A maior controvérsia, sem dúvida, reside no desfecho do filme. A revelação de que o cardeal eleito Papa, Benítez, é uma pessoa intersexo, chocou audiências e foi interpretada por muitos católicos como um ataque direto à doutrina da Igreja, que restringe o sacerdócio a homens. Essa reviravolta, embora dramaticamente impactante para alguns, foi vista por outros como implausível, sensacionalista e desrespeitosa, uma concessão a pautas progressistas que ignora a teologia e a tradição católicas. Críticos apontaram que o final parece destoar do tom mais realista do restante do filme, caindo em algo "piegas" ou forçado.

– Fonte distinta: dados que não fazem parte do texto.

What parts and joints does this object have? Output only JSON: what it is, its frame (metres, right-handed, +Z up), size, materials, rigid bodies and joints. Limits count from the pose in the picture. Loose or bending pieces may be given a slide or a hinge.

Nesse contexto, a opinião do Cardeal brasileiro Dom Jaime Spengler, arcebispo de Porto Alegre e um dos eleitores no próximo conclave real, oferece um contraponto importante. Em entrevista, ele classificou o filme como "uma obra de ficção" que "não reflete aquilo que, ao menos nesses dias, aqui em Roma, eu estou vivendo". Ele descreveu o ambiente entre os cardeais como de "fraternidade", "proximidade" e "cordialidade extraordinária", um contraste direto com o clima de intriga e hostilidade retratado na tela. Essa perspectiva interna sublinha a distância entre a representação cinematográfica, focada no drama e no conflito, e a experiência vivida por aqueles imersos na realidade da instituição.


Reflexão Crítica:

"Conclave" se equilibra desconfortavelmente entre um thriller político eficaz e uma representação controversa de uma instituição religiosa complexa. A questão que emerge é sobre os limites da liberdade artística ao abordar temas tão sensíveis e figuras reais (ainda que ficcionalizadas). O filme opta por focar nos aspectos mais sombrios e politizados do Vaticano, sacrificando, talvez, uma exploração mais profunda das motivações espirituais ou das nuances teológicas que permeiam um conclave. A escolha de um final tão disruptivo levanta questões sobre a intenção dos realizadores: seria uma crítica calculada à rigidez da Igreja, um chamado à modernização, ou simplesmente uma ferramenta narrativa para maximizar o choque e o debate?

Ao reduzir o conclave a um jogo de poder com um desfecho que desafia dogmas centrais, o filme corre o risco de simplificar excessivamente tanto a instituição quanto as complexas questões de fé, gênero e identidade que tangencia. Embora bem-sucedido como entretenimento de suspense para muitos, sua abordagem dos temas religiosos gerou uma reação que questiona não apenas sua precisão, mas seu respeito pela fé que retrata. A tensão entre o valor artístico percebido e a ofensa religiosa sentida permanece no cerne da experiência de "Conclave", convidando a uma reflexão sobre como o cinema dialoga – ou colide – com as esferas do sagrado e do institucional.